— START OF Collected data —
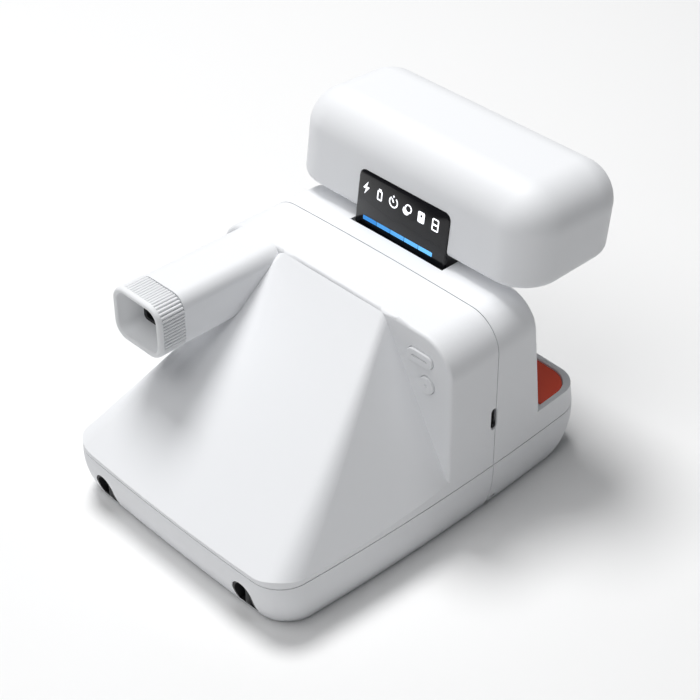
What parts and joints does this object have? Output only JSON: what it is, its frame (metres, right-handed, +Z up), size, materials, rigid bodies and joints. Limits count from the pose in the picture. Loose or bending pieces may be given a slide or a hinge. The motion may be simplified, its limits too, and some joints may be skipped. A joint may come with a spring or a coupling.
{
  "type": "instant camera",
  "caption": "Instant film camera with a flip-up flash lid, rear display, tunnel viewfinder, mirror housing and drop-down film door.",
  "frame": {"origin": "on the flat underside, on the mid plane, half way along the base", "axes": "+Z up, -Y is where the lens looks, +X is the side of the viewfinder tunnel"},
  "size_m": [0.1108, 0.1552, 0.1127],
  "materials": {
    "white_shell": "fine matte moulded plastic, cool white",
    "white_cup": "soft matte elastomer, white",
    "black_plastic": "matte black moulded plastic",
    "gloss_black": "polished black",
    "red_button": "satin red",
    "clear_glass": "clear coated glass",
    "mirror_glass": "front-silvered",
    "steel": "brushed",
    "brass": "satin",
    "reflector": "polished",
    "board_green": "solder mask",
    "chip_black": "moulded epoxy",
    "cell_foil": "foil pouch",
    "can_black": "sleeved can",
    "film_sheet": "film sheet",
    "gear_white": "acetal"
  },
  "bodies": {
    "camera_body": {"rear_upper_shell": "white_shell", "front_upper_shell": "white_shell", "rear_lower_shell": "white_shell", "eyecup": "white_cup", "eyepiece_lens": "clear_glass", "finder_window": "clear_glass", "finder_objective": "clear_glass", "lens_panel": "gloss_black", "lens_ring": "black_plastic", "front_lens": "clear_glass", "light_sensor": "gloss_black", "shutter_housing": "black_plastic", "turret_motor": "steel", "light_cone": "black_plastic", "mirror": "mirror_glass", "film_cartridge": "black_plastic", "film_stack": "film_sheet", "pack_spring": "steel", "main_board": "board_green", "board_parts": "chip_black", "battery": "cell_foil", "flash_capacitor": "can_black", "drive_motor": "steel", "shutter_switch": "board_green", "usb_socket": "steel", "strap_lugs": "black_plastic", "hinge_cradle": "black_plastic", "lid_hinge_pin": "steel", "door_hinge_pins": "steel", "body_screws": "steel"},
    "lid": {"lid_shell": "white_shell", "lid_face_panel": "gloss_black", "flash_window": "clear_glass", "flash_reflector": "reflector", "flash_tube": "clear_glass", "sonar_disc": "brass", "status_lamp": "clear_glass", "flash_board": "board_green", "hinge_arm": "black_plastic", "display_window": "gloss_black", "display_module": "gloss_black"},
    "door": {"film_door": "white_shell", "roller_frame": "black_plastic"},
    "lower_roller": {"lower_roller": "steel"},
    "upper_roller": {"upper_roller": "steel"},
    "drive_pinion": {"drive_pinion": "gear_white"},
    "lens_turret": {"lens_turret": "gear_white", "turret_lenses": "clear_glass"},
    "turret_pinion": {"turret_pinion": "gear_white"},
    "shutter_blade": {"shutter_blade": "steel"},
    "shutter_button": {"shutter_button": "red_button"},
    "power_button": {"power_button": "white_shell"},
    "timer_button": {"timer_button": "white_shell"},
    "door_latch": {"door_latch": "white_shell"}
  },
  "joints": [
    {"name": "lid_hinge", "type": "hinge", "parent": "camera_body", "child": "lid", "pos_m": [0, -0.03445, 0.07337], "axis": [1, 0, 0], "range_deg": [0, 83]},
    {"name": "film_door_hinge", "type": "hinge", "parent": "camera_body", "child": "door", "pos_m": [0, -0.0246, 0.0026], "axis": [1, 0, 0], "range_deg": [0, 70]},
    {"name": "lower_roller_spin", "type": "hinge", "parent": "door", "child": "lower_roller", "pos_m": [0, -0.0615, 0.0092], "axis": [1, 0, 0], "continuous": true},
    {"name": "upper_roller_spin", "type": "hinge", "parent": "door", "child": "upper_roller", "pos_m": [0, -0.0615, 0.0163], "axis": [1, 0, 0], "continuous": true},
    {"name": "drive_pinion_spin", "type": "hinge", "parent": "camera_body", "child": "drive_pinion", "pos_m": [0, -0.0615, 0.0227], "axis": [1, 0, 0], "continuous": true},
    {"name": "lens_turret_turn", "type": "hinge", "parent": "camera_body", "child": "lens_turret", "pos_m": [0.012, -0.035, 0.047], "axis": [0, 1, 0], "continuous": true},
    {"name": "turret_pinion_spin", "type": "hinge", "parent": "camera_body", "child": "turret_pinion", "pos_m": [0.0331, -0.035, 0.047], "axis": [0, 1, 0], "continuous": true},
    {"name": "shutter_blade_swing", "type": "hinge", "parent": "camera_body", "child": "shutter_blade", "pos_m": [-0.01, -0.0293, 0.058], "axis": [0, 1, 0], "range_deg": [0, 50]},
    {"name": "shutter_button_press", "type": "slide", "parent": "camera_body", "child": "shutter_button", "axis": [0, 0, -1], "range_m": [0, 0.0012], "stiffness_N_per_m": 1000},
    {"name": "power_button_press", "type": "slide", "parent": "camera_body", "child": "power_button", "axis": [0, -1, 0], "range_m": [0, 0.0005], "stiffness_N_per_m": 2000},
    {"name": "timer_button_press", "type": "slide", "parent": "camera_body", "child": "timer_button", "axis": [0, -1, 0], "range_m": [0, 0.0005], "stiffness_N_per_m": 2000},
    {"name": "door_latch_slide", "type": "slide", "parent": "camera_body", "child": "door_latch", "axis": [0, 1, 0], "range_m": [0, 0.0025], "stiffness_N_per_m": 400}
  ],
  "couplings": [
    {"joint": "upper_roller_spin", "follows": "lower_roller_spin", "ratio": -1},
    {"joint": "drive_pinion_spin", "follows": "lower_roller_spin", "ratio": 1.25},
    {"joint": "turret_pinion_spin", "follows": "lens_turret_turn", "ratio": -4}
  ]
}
— END OF Collected data —
Task objective — Reproduce the listing above verbatim, from first line to last.

Response —
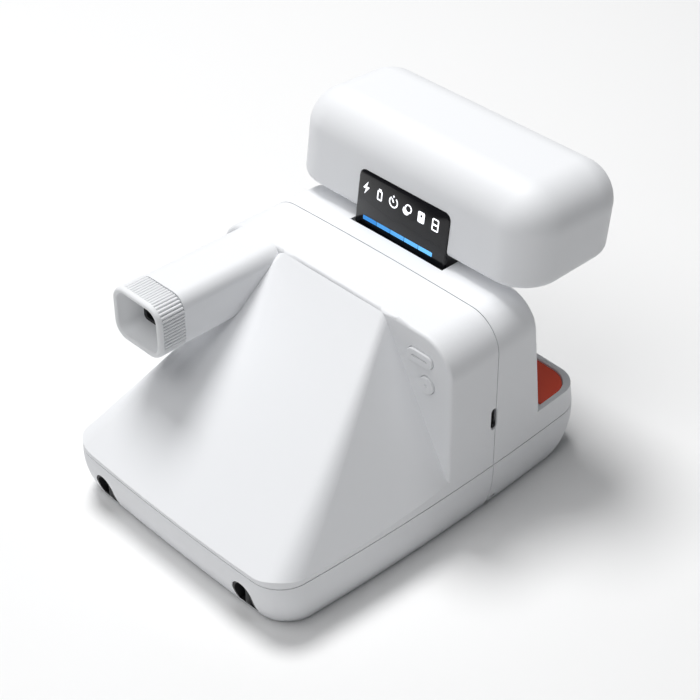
What parts and joints does this object have? Output only JSON: what it is, its frame (metres, right-handed, +Z up), size, materials, rigid bodies and joints. Limits count from the pose in the picture. Loose or bending pieces may be given a slide or a hinge. The motion may be simplified, its limits too, and some joints may be skipped. A joint may come with a spring or a coupling.
{
  "type": "instant camera",
  "caption": "Instant film camera with a flip-up flash lid, rear display, tunnel viewfinder, mirror housing and drop-down film door.",
  "frame": {"origin": "on the flat underside, on the mid plane, half way along the base", "axes": "+Z up, -Y is where the lens looks, +X is the side of the viewfinder tunnel"},
  "size_m": [0.1108, 0.1552, 0.1127],
  "materials": {
    "white_shell": "fine matte moulded plastic, cool white",
    "white_cup": "soft matte elastomer, white",
    "black_plastic": "matte black moulded plastic",
    "gloss_black": "polished black",
    "red_button": "satin red",
    "clear_glass": "clear coated glass",
    "mirror_glass": "front-silvered",
    "steel": "brushed",
    "brass": "satin",
    "reflector": "polished",
    "board_green": "solder mask",
    "chip_black": "moulded epoxy",
    "cell_foil": "foil pouch",
    "can_black": "sleeved can",
    "film_sheet": "film sheet",
    "gear_white": "acetal"
  },
  "bodies": {
    "camera_body": {"rear_upper_shell": "white_shell", "front_upper_shell": "white_shell", "rear_lower_shell": "white_shell", "eyecup": "white_cup", "eyepiece_lens": "clear_glass", "finder_window": "clear_glass", "finder_objective": "clear_glass", "lens_panel": "gloss_black", "lens_ring": "black_plastic", "front_lens": "clear_glass", "light_sensor": "gloss_black", "shutter_housing": "black_plastic", "turret_motor": "steel", "light_cone": "black_plastic", "mirror": "mirror_glass", "film_cartridge": "black_plastic", "film_stack": "film_sheet", "pack_spring": "steel", "main_board": "board_green", "board_parts": "chip_black", "battery": "cell_foil", "flash_capacitor": "can_black", "drive_motor": "steel", "shutter_switch": "board_green", "usb_socket": "steel", "strap_lugs": "black_plastic", "hinge_cradle": "black_plastic", "lid_hinge_pin": "steel", "door_hinge_pins": "steel", "body_screws": "steel"},
    "lid": {"lid_shell": "white_shell", "lid_face_panel": "gloss_black", "flash_window": "clear_glass", "flash_reflector": "reflector", "flash_tube": "clear_glass", "sonar_disc": "brass", "status_lamp": "clear_glass", "flash_board": "board_green", "hinge_arm": "black_plastic", "display_window": "gloss_black", "display_module": "gloss_black"},
    "door": {"film_door": "white_shell", "roller_frame": "black_plastic"},
    "lower_roller": {"lower_roller": "steel"},
    "upper_roller": {"upper_roller": "steel"},
    "drive_pinion": {"drive_pinion": "gear_white"},
    "lens_turret": {"lens_turret": "gear_white", "turret_lenses": "clear_glass"},
    "turret_pinion": {"turret_pinion": "gear_white"},
    "shutter_blade": {"shutter_blade": "steel"},
    "shutter_button": {"shutter_button": "red_button"},
    "power_button": {"power_button": "white_shell"},
    "timer_button": {"timer_button": "white_shell"},
    "door_latch": {"door_latch": "white_shell"}
  },
  "joints": [
    {"name": "lid_hinge", "type": "hinge", "parent": "camera_body", "child": "lid", "pos_m": [0, -0.03445, 0.07337], "axis": [1, 0, 0], "range_deg": [0, 83]},
    {"name": "film_door_hinge", "type": "hinge", "parent": "camera_body", "child": "door", "pos_m": [0, -0.0246, 0.0026], "axis": [1, 0, 0], "range_deg": [0, 70]},
    {"name": "lower_roller_spin", "type": "hinge", "parent": "door", "child": "lower_roller", "pos_m": [0, -0.0615, 0.0092], "axis": [1, 0, 0], "continuous": true},
    {"name": "upper_roller_spin", "type": "hinge", "parent": "door", "child": "upper_roller", "pos_m": [0, -0.0615, 0.0163], "axis": [1, 0, 0], "continuous": true},
    {"name": "drive_pinion_spin", "type": "hinge", "parent": "camera_body", "child": "drive_pinion", "pos_m": [0, -0.0615, 0.0227], "axis": [1, 0, 0], "continuous": true},
    {"name": "lens_turret_turn", "type": "hinge", "parent": "camera_body", "child": "lens_turret", "pos_m": [0.012, -0.035, 0.047], "axis": [0, 1, 0], "continuous": true},
    {"name": "turret_pinion_spin", "type": "hinge", "parent": "camera_body", "child": "turret_pinion", "pos_m": [0.0331, -0.035, 0.047], "axis": [0, 1, 0], "continuous": true},
    {"name": "shutter_blade_swing", "type": "hinge", "parent": "camera_body", "child": "shutter_blade", "pos_m": [-0.01, -0.0293, 0.058], "axis": [0, 1, 0], "range_deg": [0, 50]},
    {"name": "shutter_button_press", "type": "slide", "parent": "camera_body", "child": "shutter_button", "axis": [0, 0, -1], "range_m": [0, 0.0012], "stiffness_N_per_m": 1000},
    {"name": "power_button_press", "type": "slide", "parent": "camera_body", "child": "power_button", "axis": [0, -1, 0], "range_m": [0, 0.0005], "stiffness_N_per_m": 2000},
    {"name": "timer_button_press", "type": "slide", "parent": "camera_body", "child": "timer_button", "axis": [0, -1, 0], "range_m": [0, 0.0005], "stiffness_N_per_m": 2000},
    {"name": "door_latch_slide", "type": "slide", "parent": "camera_body", "child": "door_latch", "axis": [0, 1, 0], "range_m": [0, 0.0025], "stiffness_N_per_m": 400}
  ],
  "couplings": [
    {"joint": "upper_roller_spin", "follows": "lower_roller_spin", "ratio": -1},
    {"joint": "drive_pinion_spin", "follows": "lower_roller_spin", "ratio": 1.25},
    {"joint": "turret_pinion_spin", "follows": "lens_turret_turn", "ratio": -4}
  ]
}